Safety & Privacy Considerations:
Spyware & Monitoring:
- Although there is a disclaimer about potential monitoring, it doesn't address the possibility that the abusive person could also monitor the phone remotely using cell phone spyware. If you believe that your partner may be monitoring your phone remotely, then consider accessing this information from another device or contact a hotline from a safer phone. Also remember that even if you delete the app from the phone, it will still show up in the download history and in any backups of the device.
Children’s Use of Tech:
- There is a section of the safety plan that addresses how to prepare children to communicate and get help in an emergency. The technology that children use and have access to may vary and evolve quickly. It’s important to think through what technology would be easiest and fastest to use in the case of an emergency. If it’s a cell phone, is there a passcode on the phone that the child doesn’t know? If so, is there an option to call 911 without entering the passcode? (Many phones offer that option, learn more about using your phone in an emergency here.) There is a tip in the plan to tell kids not to hang up the phone line if they have called 911 since 911 may call back and that could alert the abuser that help has been called (and possibly escalate abuse). This is possible, although if calling on a cell phone, the call may hang up anyway. Kids can also be taught to put the phone down strategically after giving your address or quickly silencing the ringer.
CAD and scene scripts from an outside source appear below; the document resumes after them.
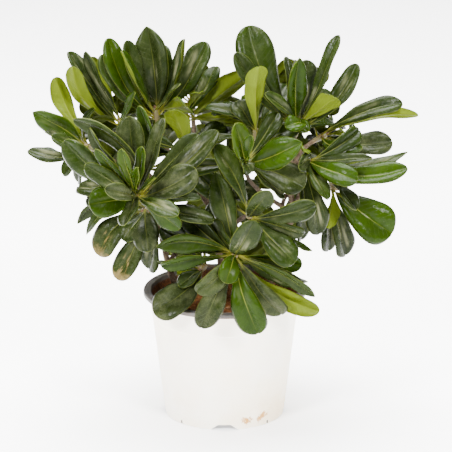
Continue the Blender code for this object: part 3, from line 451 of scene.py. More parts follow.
# What the hidden leaves stay inside, as seen from the front
HIDDEN_OUTLINE = (
    (-126, 190), (-134, 240), (-112, 292), (-60, 306), (-10, 300), (2, 282), (28, 284),
    (48, 296), (76, 294), (104, 268), (122, 244), (122, 212), (92, 190), (66, 150),
    (52, 118), (-20, 108), (-52, 132), (-66, 140), (-92, 168),
)


def quadratic(start, control, end, t):
    """A point on the curve from start to end that is pulled towards control."""
    return start * (1 - t) ** 2 + control * (2 * t * (1 - t)) + end * t ** 2


def quadratic_slope(start, control, end, t):
    """The direction of that curve."""
    return ((control - start) * (1 - t) + (end - control) * t).normalized()


def around(aside, other, turn):
    """The direction that is turned from aside towards other."""
    return aside * math.cos(turn) + other * math.sin(turn)


def held(value):
    """A value held between 0 and 1."""
    return min(1.0, max(0.0, value))


def ring_of(vert, rings):
    """The ring of a unit sphere that a point is on, counted up from its lowest point."""
    return round(math.acos(max(-1.0, min(1.0, -vert.co.z))) / math.pi * rings)


def blade_outline(t, width, pointed):
    """Half the width of the blade's outline: a long wedge and a rounded or pointed end."""
    along = max(0.0, (t - BLADE_START) / (1.0 - BLADE_START))
    fall, blunt, peak = POINTED_OUTLINE if pointed else ROUND_OUTLINE
    return along ** OUTLINE_RISE * (1.0 - along ** fall) ** blunt / peak * width / 2


def blade_half_width(t, width, pointed):
    """Half the leaf's width, nowhere slimmer than its petiole."""
    return max(PETIOLE_HALF_WIDTH, blade_outline(t, width, pointed))


class Leaf:
    """A leaf from its root in the shoot to its tip, along a curved spine."""

    def __init__(self, root, tip, upper, width, bulge, fold, pointed, stations):
        root = root - (tip - root).normalized() * ROOT_OVERSHOOT
        self.root = root
        self.tip = tip
        self.right = (tip - root).cross(upper).normalized()
        self.width = width
        self.control = (root + tip) / 2 + bulge * 2
        self.fold = math.radians(fold)
        self.pointed = pointed
        self.stations = stations

    def length(self):
        return (self.tip - self.root).length

    def spine(self, t):
        """The spine's point at t, and which way is right and upper there."""
        slope = quadratic_slope(self.root, self.control, self.tip, t)
        right = (self.right - slope * self.right.dot(slope)).normalized()
        return quadratic(self.root, self.control, self.tip, t), right, right.cross(slope)

    def section(self, t, swell=0.0):
        """The leaf at t: its left and right edge, and the keel under its midrib."""
        point, right, upper = self.spine(t)
        half = blade_half_width(t, self.width, self.pointed)
        reach = right * (half * math.cos(self.fold) + swell)
        rise = upper * (half * math.sin(self.fold) + BLADE_THICKNESS * 0.3 + swell)
        keel = upper * (BLADE_THICKNESS * 0.7 + swell)
        return point - reach + rise, point + reach + rise, point - keel

    def mesh(self, swell=0.0, start=0.0):
        """The leaf as a solid: a three-sided sphere of a few rings, drawn out along the spine."""
        last = len(self.stations) - 1
        shape = bmesh.new()
        bmesh.ops.create_uvsphere(shape, u_segments=3, v_segments=last, radius=1.0)
        places = {}
        for vert in shape.verts:
            turn = math.atan2(vert.co.y, vert.co.x)
            places[vert] = (ring_of(vert, last), round(turn / (math.pi * 2 / 3)) % 3)
        for vert, (ring, corner) in places.items():
            t = start + (1.0 - start) * self.stations[ring]
            if 0 < ring < last:
                vert.co = self.section(t, swell)[corner]
            else:
                vert.co = quadratic(self.root, self.control, self.tip, t)
        for face in list(shape.faces):
            if len(face.verts) == 4:
                corners = sorted(face.verts, key=lambda v: (places[v][0], places[v][1]))
                bmesh.utils.face_split(face, corners[0], corners[3])
        return shape


def shoot_end(shoot):
    return seen(*shoot.centre)


def shoot_axis(shoot):
    return Vector(shoot.axis).normalized()


def hand_placed_leaf(shoot, number, push, slimness):
    """A leaf from the lists above; push moves its tip and middle along the line of sight."""
    across, up, behind, width, shows, arch, sweep, fold = shoot.leaves[number][:8]
    pointed = POINTED in shoot.leaves[number]
    axis = shoot_axis(shoot)
    root = shoot_end(shoot) - axis * root_depth(number, len(shoot.leaves))
    tip = seen(across, up, shoot.centre[2] + behind - push[0])
    chord = (tip - root).normalized()
    square = (TO_VIEWER - chord * TO_VIEWER.dot(chord)).normalized()
    aside = chord.cross(square)
    lean = math.copysign(math.sqrt(1.0 - shows * shows), aside.dot(axis))
    upper = square * shows + aside * lean
    bulge = square * math.copysign(arch, shows) + aside * sweep + TO_VIEWER * push[1] / 2
    leaf = Leaf(root, tip, upper, width * slimness, bulge, fold, pointed, BLADE_STATIONS)
    leaf.look = LOOKS.get((across, up), "plain")
    leaf.seed = shoot.name + str(number)
    return leaf


def root_depth(number, count):
    """How far below the shoot's end a leaf grows: the outer leaves are the lowest."""
    return 1.5 + (SHOOT_LENGTH - 4.0) * (1.0 - number / max(1, count - 1))


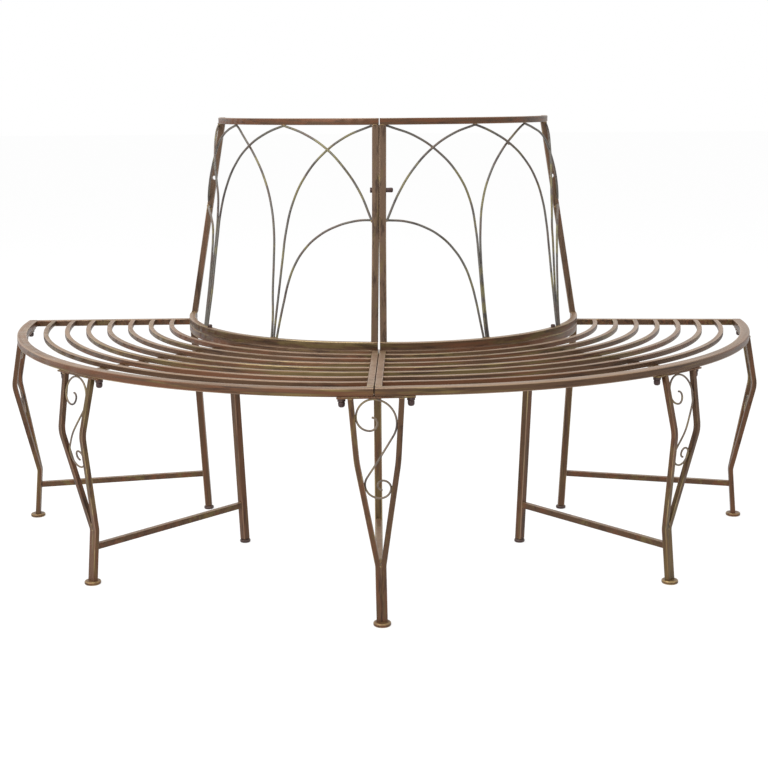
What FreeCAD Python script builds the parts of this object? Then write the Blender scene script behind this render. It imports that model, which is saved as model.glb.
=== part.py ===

Technology Safety Planning:
- One of the tips in the technology section of the safety plan suggests to block the abusive person’s number if you break up. It’s important to note that this suggestion may not be safe for everyone. In some situations, blocking the person may escalate their abusive behavior. For example, if they can no longer get ahold of you, they may try to see you in person. Some survivors say that they want to keep a line of communication open because it allows them to gauge where the person is and if they are escalating, helping them to safety plan. This should be an individualized decision based on what you feel is safe for you.
- Another tip suggests that the survivor should not communicate with the abusive person using any technology if they are seeking a restraining order as this may look bad for the case. While this is good advice in many cases, survivors should talk to a local advocate and legal services/law enforcement before deciding whether to cut off all communication. Communication with an abusive person can be used against a survivor to suggest that the survivor was not actually scared of the other person. However, many survivors may be obligated to speak with the abusive party (ex. if there are children involved) and others may feel like they need to maintain contact with the person in order to understand if the violence is likely to escalate. Additionally, there are circumstances in which communication may be necessary in order to seek assistance from the justice system. For example, many stalking laws require that a person has clearly expressed that they do not wish to have any further contact with the abusive person. While cutting off communication may be the best option in the majority of cases, it may not be the best option in all cases and therefore, it is best to communicate with a professional to help weigh the factors that may impact safety.
Suggestions for Survivors:
- This app is created to provide the user with individualized information based on their experiences and their priorities. Because of this, it is set up to provide information and ask questions before getting to the resources. If you think you are in danger, contact an advocate at the National Domestic Violence Hotline or talk to law enforcement as soon as possible.
- The app also initially only gives the user the National Dating Abuse Hotline following the Danger Assessment. It’s important to recognize that the Danger Assessment is a well-researched tool that applies to women of all ages, not just teens or college students. If the user keeps going through the app after this point, additional resources will be provided, including the National Domestic Violence Hotline.
- There are many great recommendations provided within this app. Remember that the goal of a safety plan is to create an individualized plan that works for you to increase your safety and privacy. You can definitely adapt and build onto the plan that is provided in this app, whatever is helpful and makes you feel safe. Speak with an advocate in order to explore your options and make the best choice for you. Abuse, harassment, and stalking often escalate when someone tries to leave an abusive partner. Because of this, breaking up or leaving an abusive partner can often be the most dangerous time for a victim. Sometime cutting off all communication can actually escalate the abusive behaviors, increasing safety risks. If you are planning to leave the relationship, it is important that you create a safety plan with an advocate. They can help you access resources and provide you with support as you are going through this difficult experience.
Use of App:
- At the time of this review, the links provided in the app were not working and users also could not copy and paste them. You can also find the hotline numbers listed here if this is occurring in your app.